Queria um dia poder sempre ver a mim mesmo com aqueles olhos amigáveis e apaixonados, que entendem a significância das falhas, físicas e de personalidade, como meios de se tornar único e da mesma maneira que todos aqueles que povoam os meus arredores fossem capazes de ter essa percepção sobre eles mesmos. Contudo entendo a dificuldade de se praticar esse ato num mundo de busca incansável pelo homogêneo, numa escala de padrões irreais onde mais se tenta alcançar o inalcançável mais distante ele se torna.

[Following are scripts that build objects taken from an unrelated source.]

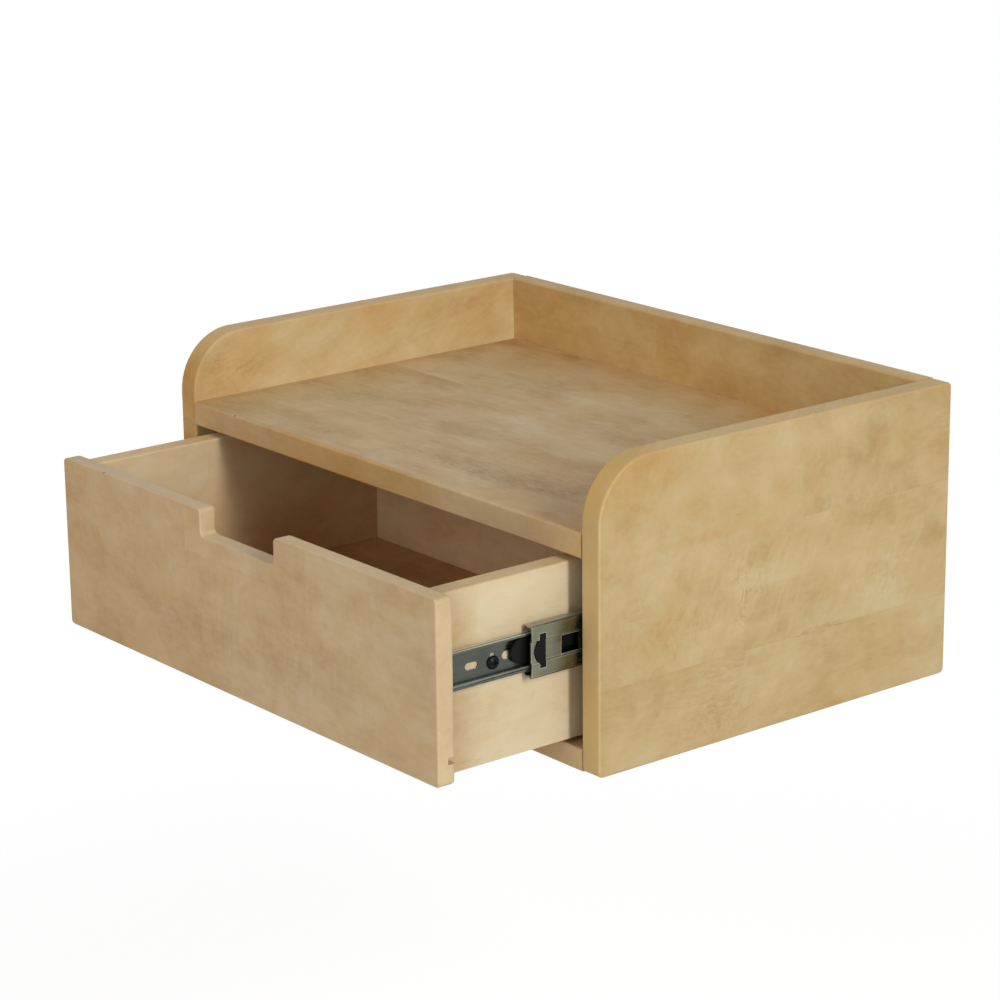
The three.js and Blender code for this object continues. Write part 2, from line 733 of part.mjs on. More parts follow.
// Outline of the opening for the catch: a tall window with a sprung, wavy front edge
// and a wider head at its upper end.
function catchOutline(margin) {
  const front = catchInset - margin;
  const rear = catchInset + catchLength + margin;
  const low = -catchHalfHeight - margin;
  const high = catchHalfHeight + margin;
  const headLow = catchHalfHeight - catchHeadHeight;
  const headFront = rear - catchHeadLength - 2 * margin;
  const waveShares = [0.35, 0.7, 0.95, 1, 0.8, 0.5, 0];
  const shape = new THREE.Shape();
  shape.moveTo(headFront, low);
  shape.lineTo(rear, low);
  shape.lineTo(rear, high);
  shape.lineTo(headFront, high);
  shape.lineTo(headFront, headLow);
  waveShares.forEach((share, i) => {
    const z = headLow - ((headLow + catchHalfHeight - catchHeadHeight / 2) * i) / (waveShares.length - 1);
    shape.lineTo(front + catchWave * (1 - share), z);
  });
  return shape;
}

function middleMember() {
  const body = rolledMember(middleMemberLine(), middleSheet, middleLength, slideFrontY);
  const windowShape = roundedRectangle(0, -windowHalfHeight, windowLength, windowHalfHeight,
    Array(4).fill(windowRadius));
  return cut(body, [
    throughWeb(catchOutline(catchFit), slideFrontY, 0, 0),
    throughWeb(windowShape, slideFrontY, windowInset, 0),
    throughWeb(windowShape, slideFrontY, middleLength - windowInset - windowLength, 0),
  ]);
}

function cabinetMember() {
  const body = rolledMember(cabinetMemberLine(), cabinetSheet, slideLength, slideFrontY);
  const holes = cabinetScrewPlaces.map((y) => cabinetScrew(screwFit).translate([0, y, 0]));
  const middle = slideLength / 2;
  const slot = throughWeb(slotShape(slotLength, slotWidth), slideFrontY, middle, 0);
  return cut(body, [...holes, slot]);
}

// A countersunk screw through the cabinet member's web into the carcass side.
function cabinetScrew(fit) {
  const headX = drawerHalfWidth + cabinetWebU - seam;
  return flatScrewAt(axisX, fit).translate([headX, 0, slideHeight]);
}

// Plastic catch: it fills the window, grips behind the web and carries the ridge for the lever.
function middleCatch() {
  const plugTop = middleWebU + middleSheet - seam;
  const plateTop = bandU - catchFit;
  const plateLow = plateTop - catchFlangeThickness;
  const plug = drawOut(catchOutline(0), plugTop - plateLow, outlineYZ);
  const margin = catchFlangeMargin;
  const flange = block(
    new THREE.Vector3(0, catchInset - margin, -bandHalfHeight - margin),
    new THREE.Vector3(catchFlangeThickness, catchInset + catchLength + margin, bandHalfHeight + margin),
  );
  const ridge = block(
    new THREE.Vector3(-ridgeReach, ridgeInset, -ridgeLow),
    new THREE.Vector3(catchFlangeThickness / 2, ridgeInset + ridgeLength, -ridgeTop),
  );
  return join([plug, flange, ridge]).translate([drawerHalfWidth + plateLow, slideFrontY, slideHeight]);
}

// A cage: a thin plate with an arm along each edge, the balls held in the arms.
function ballCage(plateU, ballU, ballZ, length, y, ballsPerRow) {
  const halfArm = cageArmThickness / 2;
  const plate = block(
    new THREE.Vector3(plateU, y, -ballZ - halfArm),
    new THREE.Vector3(plateU + cageSheet, y + length, ballZ + halfArm),
  );
  const inset = ballDiameter;
  const gap = (length - 2 * inset) / (ballsPerRow - 1);
  const parts = [plate];
  for (const sign of [-1, 1]) {
    parts.push(block(
      new THREE.Vector3(ballU - halfArm, y, sign * ballZ - halfArm),
      new THREE.Vector3(plateU + cageSheet / 2, y + length, sign * ballZ + halfArm),
    ));
    for (let i = 0; i < ballsPerRow; i++) {
      const ball = new THREE.SphereGeometry(ballRadius, ballAround, ballRings);
      ball.rotateX(quarter);
      ball.translate(ballU, y + inset + gap * i, sign * ballZ);
      parts.push(solidOf(ball));
    }
  }
  const openLength = gap * (ballsPerRow - 2);
  const opening = block(
    new THREE.Vector3(plateU - overrun, y + (length - openLength) / 2, -cageOpeningHalfHeight),
    new THREE.Vector3(plateU + cageSheet + overrun, y + (length + openLength) / 2, cageOpeningHalfHeight),
  );
  return join(parts).subtract(opening).translate([drawerHalfWidth, 0, slideHeight]);
}

// Plastic cushion at the rear of the cabinet member, which the middle member closes against.
function rearBumper() {
  const rear = slideFrontY + slideLength - seam;
  const halfHeight = middleFlangeZ;
  return drawOut(
    roundedRectangle(rear - bumperLength, -halfHeight, rear, halfHeight, Array(4).fill(windowRadius)),
    cabinetWebU - 2 * seam - innerCageU, outlineYZ,
  ).translate([drawerHalfWidth + innerCageU, 0, slideHeight]);
}

// Release lever, seen along X: a finger paddle, a hub on the rivet, a leaf spring and a tooth.
function releaseLever() {
  const pivot = leverPivotInset;
  const paddleHalf = (paddleTop + paddleLow) / 2;
  const paddleZ = (paddleTop - paddleLow) / 2;
  const paddleA = leverInset + paddleHalf;
  const arm = leverArmHalfHeight;
  const tail = leverToothInset + leverToothLength;
  const neckA = (paddleA + paddleStraight + pivot - leverHubRadius) / 2;
  const outline = new THREE.Shape();
  outline.absarc(paddleA, paddleZ, paddleHalf, quarter, 3 * quarter, false);
  outline.lineTo(paddleA + paddleStraight, paddleZ - paddleHalf);
  outline.bezierCurveTo(neckA, paddleZ - paddleHalf, neckA, -arm, pivot - leverHubRadius, -arm);
  outline.lineTo(tail - leverToothLength, -leverToothLow);
  outline.lineTo(tail, -leverToothLow);
  outline.lineTo(tail, leverToothLow / 2);
  outline.lineTo(pivot + leverHubRadius, arm);
  outline.lineTo(pivot - leverHubRadius, arm);
  outline.bezierCurveTo(neckA, arm, neckA, paddleZ + paddleHalf, paddleA + paddleStraight,
    paddleZ + paddleHalf);
  const hub = rod(leverHubRadius, leverThickness, new THREE.Vector3(0, pivot, 0), axisX, 2 * dowelSides);
  const hole = rod(rivetRadius + rivetFit, leverThickness + 2 * overrun,
    new THREE.Vector3(-overrun, pivot, 0), axisX, screwSides);
  const tooth = block(
    new THREE.Vector3(leverThickness / 2, leverToothInset, -leverToothLow),
    new THREE.Vector3(leverThickness + leverToothRise, tail, -leverToothTop),
  );
  const plate = drawOut(outline, leverThickness, outlineYZ);
  const body = join([plate, hub, leverLeaf(pivot), tooth]).subtract(hole);
  return body.translate([leverLowU, 0, 0]);
}

// The thin leaf that springs the lever back, rising from the hub towards the upper flange.
function leverLeaf(pivot) {
  const root = new THREE.Vector2(pivot + leverHubRadius / 2, leverHubRadius / 2);
  const tip = new THREE.Vector2(pivot + leverLeafReach, leverLeafTop);
  const bend = new THREE.Vector2(root.x, tip.y);
  const curve = new THREE.QuadraticBezierCurve(root, bend, tip);
  return drawOut(sheetSection(curve.getPoints(leafSteps), leverLeafThickness), leverThickness, outlineYZ);
}

// A mesh in its group, at rest where its solid was drawn.
function place(group, name, solid, material, position = new THREE.Vector3()) {
  const mesh = new THREE.Mesh(geometryOf(solid), material);
  mesh.name = name;
  mesh.position.copy(position);
  group.add(mesh);
  return mesh;
}

const nightstand = new THREE.Group();
const carcass = new THREE.Group();
const drawer = new THREE.Group();
drawer.position.y = -drawerOpen;
nightstand.add(carcass, drawer);

place(carcass, "top_shelf", crossPanel(shelfUnderside, shelfTop), paleWood);
place(carcass, "bottom_panel", crossPanel(0, bottomThickness), paleWood);
place(carcass, "back_panel", backPanel(), rimWood);
place(drawer, "drawer_front", drawerFrontPanel(), paleWood);
place(drawer, "drawer_back", drawerBackPanel(), drawerWood);
place(drawer, "drawer_bottom", drawerBottomPanel(), plywood);

// Everything that comes in pairs is drawn for the right and mirrored for the left.
for (const [side, sign] of [["left", -1], ["right", 1]]) {
  const fixed = new THREE.Group();
  const middle = new THREE.Group();
  const outerCage = new THREE.Group();
  const innerCage = new THREE.Group();
  const running = new THREE.Group();
  fixed.scale.x = sign;
  running.scale.x = sign;
  middle.position.y = -middleOut;
  outerCage.position.y = -middleOut / 2;
  innerCage.position.y = -(middleOut + drawerOpen) / 2;
  fixed.add(middle, outerCage, innerCage);
  carcass.add(fixed);
  drawer.add(running);

  place(fixed, `${side}_side_panel`, sidePanel(), paleWood);
  for (const dowel of carcassDowels) {
    const solid = dowelAlongX(innerHalfWidth, dowelInFace, dowelDiameter, dowelLength, 0, 0);
    place(fixed, `${dowel.name}_${side}`, solid, beech, new THREE.Vector3(0, dowel.y, dowel.z));
  }
  place(fixed, `hanger_plate_${side}`, hangerPlate(), brightZinc);
  ["lower", "upper"].forEach((level, i) => {
    const spot = new THREE.Vector3(hangerX, backY - seam, hangerScrewZ[i]);
    place(fixed, `hanger_screw_${level}_${side}`, hangerScrew(0), brightZinc, spot);
  });

  place(running, `drawer_side_${side}`, drawerSidePanel(), drawerWood);
  for (const [level, z] of drawerDowelHeights) {
    const start = new THREE.Vector3(drawerSideMidX, boxFrontY - drawerDowelInFace, 0);
    const frontDowel = rod(drawerDowelDiameter / 2, drawerDowelLength, start, axisY, dowelSides);
    place(running, `drawer_front_dowel_${level}_${side}`, frontDowel, beech, new THREE.Vector3(0, 0, z));
    const backDowel = dowelAlongX(
      drawerInnerHalfWidth, drawerDowelInFace, drawerDowelDiameter, drawerDowelLength, 0, 0);
    const spot = new THREE.Vector3(0, drawerBackMidY, z);
    place(running, `drawer_back_dowel_${level}_${side}`, backDowel, beech, spot);
  }

  place(fixed, `slide_cabinet_member_${side}`, cabinetMember(), brightZinc);
  place(fixed, `slide_rear_bumper_${side}`, rearBumper(), blackPlastic);
  ["front", "rear"].forEach((end, i) => {
    const spot = new THREE.Vector3(0, cabinetScrewPlaces[i], 0);
    place(fixed, `cabinet_screw_${end}_${side}`, cabinetScrew(0), brightZinc, spot);
  });
  place(middle, `slide_middle_member_${side}`, middleMember(), brightZinc);
  place(middle, `slide_catch_${side}`, middleCatch(), blackPlastic);
  const outerBalls = ballCage(
    outerCageU, outerBallU, outerBallZ, outerCageLength, outerCageY, outerBallsPerRow);
  const innerBalls = ballCage(
    innerCageU, innerBallU, innerBallZ, innerCageLength, innerCageY, innerBallsPerRow);
  place(outerCage, `outer_ball_cage_${side}`, outerBalls, ballSteel);
  place(innerCage, `inner_ball_cage_${side}`, innerBalls, ballSteel);
  place(running, `slide_drawer_member_${side}`, drawerMember(), darkZinc);
  const leverSpot = new THREE.Vector3(drawerHalfWidth, drawerMemberFrontY, slideHeight);
  place(running, `release_lever_${side}`, releaseLever(), blackPlastic, leverSpot);
  ["front", "rear"].forEach((end, i) => {
    const screw = drawerScrewPlaces[i];
    const spot = new THREE.Vector3(drawerHalfWidth + drawerSheet + 2 * seam, screw.y, screw.z);
    place(running, `drawer_screw_${end}_${side}`, panScrew(), blackSteel, spot);
  });
}

export default nightstand;
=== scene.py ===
# %% [markdown]
# # A wall-hung nightstand with one drawer
# The real object is a small box of solid pale wood that hangs on a wall: an open shelf with a rim
# round three sides, over a drawer on telescopic ball-bearing slides. Its shapes come finished from
# a CAD model, so Blender only has to dress them, with light, a camera and the looks of stained
# wood, zinc plate, steel and black plastic. Everything is in metres, and the drawer opens
# towards -Y.

# %% Load the finished shapes
import math
import bpy
from mathutils import Matrix, Vector

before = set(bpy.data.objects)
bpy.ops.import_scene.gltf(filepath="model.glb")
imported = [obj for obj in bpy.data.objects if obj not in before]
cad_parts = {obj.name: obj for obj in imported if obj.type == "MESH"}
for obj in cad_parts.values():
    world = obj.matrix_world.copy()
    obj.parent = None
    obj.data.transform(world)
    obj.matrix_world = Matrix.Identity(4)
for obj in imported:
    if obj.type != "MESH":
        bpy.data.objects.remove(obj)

bpy.context.view_layer.update()
print("pieces from the CAD model:", len(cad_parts))

# %% [markdown]
# ## Camera
# A product photograph is taken from far away with a long lens, which keeps upright edges nearly
# parallel. The camera's place, its turn round the object, its tilt and its slight roll were
# worked out from the corners of the object in the photograph. Building the camera's axes from
# these angles keeps each value readable, where a matrix of numbers would hide them.

# %% Camera
camera_place = Vector((1.6438, -1.3671, 0.72707))
camera_turn = math.radians(51.228)
camera_tilt = math.radians(16.320)
camera_roll = math.radians(-0.646)
lens_mm = 115.68
sensor_mm = 36


def camera_axes():
    """The camera's right, up and backward directions."""
    back = Vector((math.sin(camera_turn) * math.cos(camera_tilt),
                   -math.cos(camera_turn) * math.cos(camera_tilt), math.sin(camera_tilt)))
    level = Vector((math.cos(camera_turn), math.sin(camera_turn), 0))
    above = back.cross(level)
    right = level * math.cos(camera_roll) + above * math.sin(camera_roll)
    up = above * math.cos(camera_roll) - level * math.sin(camera_roll)
    return right, up, back


camera = bpy.data.objects.new("camera", bpy.data.cameras.new("camera"))
bpy.context.collection.objects.link(camera)
camera.data.lens = lens_mm
camera.data.sensor_width = sensor_mm
axes = Matrix(camera_axes()).transposed().to_4x4()
camera.matrix_world = Matrix.Translation(camera_place) @ axes
bpy.context.scene.camera = camera
bpy.context.scene.view_settings.view_transform = "Standard"
print("camera is", round(camera_place.length, 2), "m from the object")

# %% [markdown]
# ## Nodes written as sums
# A material is a tree of nodes. Placing dozens of Math nodes by hand hides what they work out,
# so one small class wraps a socket and lets Python's own signs add the nodes, and a second one
# adds every other kind of node through a single method.

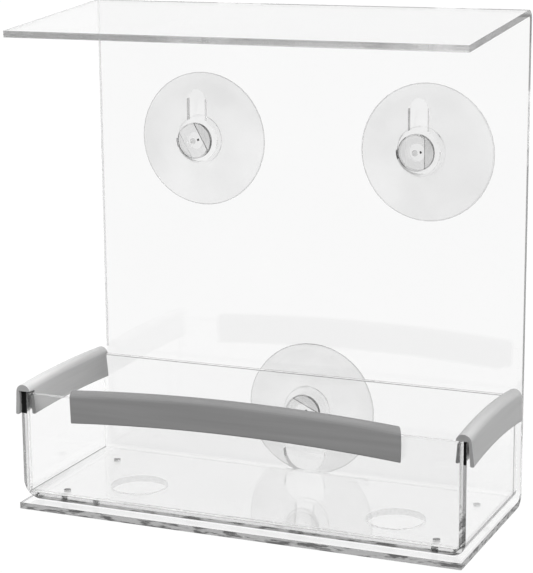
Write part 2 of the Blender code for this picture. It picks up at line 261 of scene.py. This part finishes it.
buildWorld()
buildFloor()
buildLight("topLight", studio["topFrom"], studio["topStrength"])
buildLight("sideLight", studio["sideFrom"], studio["sideStrength"])
scene.view_settings.view_transform = "Standard"
for limit in ("max_bounces", "glossy_bounces", "transmission_bounces"):
    setattr(scene.cycles, limit, studio["bounces"])
print("studio built")

# Materials. Both clear plastics share the first values
clearPlastic = {
    "absorbed": (0.5, 0.5, 0.5),
    "frost": (0.87, 0.87, 0.87),
    "dashPlace": (150.0, 150.0, 700.0),
    "dashEnds": (0.46, 0.62),
    "dashDepth": 0.85,
    "hazeDetail": 4.0,
    "hazePower": 3.0,
    "detail": 2.0,
    "sawnLeast": 0.6,
    "sawnMore": 0.8,
}
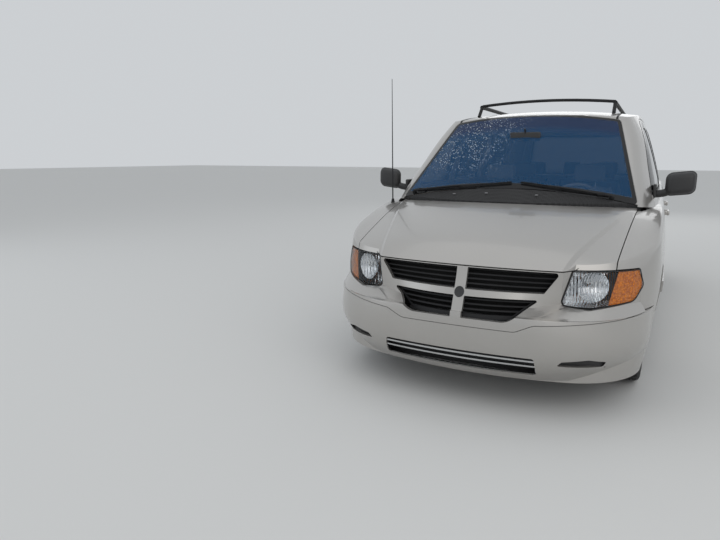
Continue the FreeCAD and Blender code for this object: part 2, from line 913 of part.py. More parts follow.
tail_zone = block(-1100, 1100, rear_seam, length + 60, sill, 615)
rear_base = loft(rear_sections, lower_shape, 0).cut(loft(rear_sections, lower_shape, skin))
ledge = loft(ledge_sections, lower_shape, 0, True).cut(loft(ledge_sections, lower_shape, skin, True))
rear_bumper = rear_base.common(tail_zone).fuse(ledge.common(tail_zone))
keep("rear_bumper", rear_bumper)

lamp_box = front_prism(tail_lamp_outline, tail_lamp_front, length + 200)
lamp_low = low_skin.common(lamp_box).cut(left_lower(57)).cut(left_upper(42))
lamp_top = top_skin.common(lamp_box).cut(left_upper(42)).cut(left_lower(57))
rear_lamp = max(lamp_low.fuse(lamp_top).Solids, key=lambda part: part.Volume)
keep("tail_lamps", both(rear_lamp))

# Floor, rear wheel houses and rails

floor_top = size("floor_top")
floor_bottom = floor_top - size("floor_thickness")
floor_end = length - 130
floor_fit = lower_body(size("lower_wall") + seat)
tub_inner = 640
tub_skin = 10
house_radius = 420
house_skin = 8
house_x = 489
floor = floor_fit.common(block(-1100, 1100, 1300, floor_end, floor_bottom, floor_top))
for sign in (1, -1):
    x0, x1 = sorted((sign * (house_x - 4 - seat), sign * 1100))
    floor = floor.cut(drum(house_radius + house_skin + seat, x0, x1, front_axle, tyre_radius))
tub_zone = block(-1100, 1100, 1300, floor_end, floor_bottom - 20, 1300)
for sign in (1, -1):
    x0, x1 = sorted((sign * (tub_inner + tub_skin), sign * 1100))
    floor = floor.cut(drum(arch_radius + 1, x0, x1, rear_axle, tyre_radius))
    a0, a1 = sorted((sign * tub_inner, sign * 1100))
    tub = drum(arch_radius + 1 + tub_skin, a0, a1, rear_axle, tyre_radius)
    tub = tub.cut(drum(arch_radius + 1, x0, x1, rear_axle, tyre_radius))
    tub = tub.common(floor_fit.common(block(-1100, 1100, 3500, 4500, floor_bottom, 900)))
    floor = floor.fuse(tub)
rail_x = 430
rail_w = size("rail_width")
rail_h = size("rail_height")
for sign in (1, -1):
    x0 = sign * rail_x - rail_w / 2
    for y0, y1, drop in ((1300, 3900, rail_h), (3900, 4200, rail_h / 2), (4200, floor_end, rail_h)):
        floor = floor.fuse(block(x0, x0 + rail_w, y0, y1, floor_bottom - drop, floor_bottom + 5))
for y in (1420, 2480, 3500, 4600):
    floor = floor.fuse(block(-rail_x, rail_x, y, y + 60, floor_bottom - 60, floor_bottom + 5))
sill_reach = 860
for y in (1700, 3000):
    for sign in (1, -1):
        x0, x1 = sorted((sign * rail_x, sign * sill_reach))
        floor = floor.fuse(block(x0, x1, y, y + 60, floor_bottom - 60, floor_bottom + 5))
back_panel = lower_body(skin + seat).common(block(-1100, 1100, rear_seam, length, floor_bottom, 612))
floor = floor.fuse(back_panel.cut(lower_body(size("lower_wall") + 10)))
keep("floor_pan", floor)

# Engine bay: bulkhead, inner aprons, strut towers, rails and radiator frame

wall_fit = lower_body(skin + 4).common(nose_zone).cut(above(lower_crest, -skin - 30))
bulkhead_plate = block(-900, 900, 1262, 1292, floor_bottom - 90, 1006)
aprons = []
for sign in (1, -1):
    x0, x1 = sorted((sign * 465, sign * 489))
    aprons.append(block(x0, x1, 300, 1270, 420, 900))
    x0, x1 = sorted((sign * 405, sign * 465))
    aprons.append(block(x0, x1, 260, 1300, 400, 520))
    tower = Part.makeCylinder(95, 40, vec(sign * 618, front_axle, 862))
    x0, x1 = sorted((sign * 470, sign * 620))
    shelf_plate = block(x0, x1, front_axle - 110, front_axle + 130, 880, 902)
    aprons.append(tower)
    aprons.append(shelf_plate)
aprons.append(block(-489, 489, 262, 300, 700, 740))
aprons.append(block(-700, 700, 262, 300, 300, 340))
for x, top in ((-700, 560), (-360, 740), (320, 740), (660, 560)):
    aprons.append(block(x, x + 40, 262, 300, 300, top))
aprons.append(block(-489, 489, 264, 298, 430, 470))
bay = bulkhead_plate.multiFuse(aprons).common(wall_fit)
bay = bay.fuse(block(-870, 870, 1290, 1300, floor_bottom, 1006).common(floor_fit))
for sign in (1, -1):
    x0, x1 = sorted((sign * house_x, sign * 1100))
    hollow = drum(house_radius, x0, x1, front_axle, tyre_radius)
    house = drum(house_radius + house_skin, x0 - 4, x1 + 4, front_axle, tyre_radius).cut(hollow)
    house = house.common(wall_fit).common(block(x0 - 4, x1 + 4, 500, 1440, 300, 900))
    house = house.cut(block(-1100, 1100, side_front - seam, 1440, 300, 900).cut(floor_fit))
    bay = bay.cut(hollow).fuse(house)
    strut_hole = Part.makeCylinder(85, 162, vec(sign * 618, front_axle, 700))
    bay = bay.cut(strut_hole)
    tube = Part.makeCylinder(93, 100, vec(sign * 618, front_axle, 765)).cut(strut_hole)
    bay = bay.fuse(tube)
keep("engine_bay", bay)
keep("radiator", [block(-316, 316, 268, 292, 471, 699)])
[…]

O mais doloroso da percepção de que somos definidos por nossas falhas é o percebismo de que temos que ser algo diferente, não por nós mesmos, mas para puro deleite do outro numa jornada abnegada, mas que paradoxalmente tenta acudir a nossa própria fome, na tentativa de responder ao desejo alheio. Uma luta inesgotável de refundir o que somos, para sermos o que esperam que sejamos ao mesmo passo que tentamos nos aliciar em acreditarmos que isso é o que nós mesmo queremos.

Há dias em que sinto minhas inseguranças como objetos cortantes, que desestabilizam, acutilam a carne e expõem cada detalhe visceral de forma brutal e desleal. Em outros são tidas com grande estima, por me ensinarem a conviver melhor comigo, a avaliar o melhor de mim e a trabalhar em cada fraqueza como tijolos que constroem o castelo do meu ser e me ensinam a ser mais tolerante comigo mesmo a cada novo renascer.

Espero que eu consiga lidar melhor a cada dia com minhas próprias peculiaridades e possa mostrar a cada um que se dispõe ao meu lado que são essas fragilidades do pertencer que fazem das pessoas singulares. Não sei se em algum dado momento serei capaz de responder à todos esses questionamentos propostos, no entanto que pelo menos tenha o entendimento de que, se alguém não nos percebe além da imagem que vemos de nós mesmos no espelho, elas não são intituladas em tomar para elas todo o resto incrível que contemos em nós mesmos.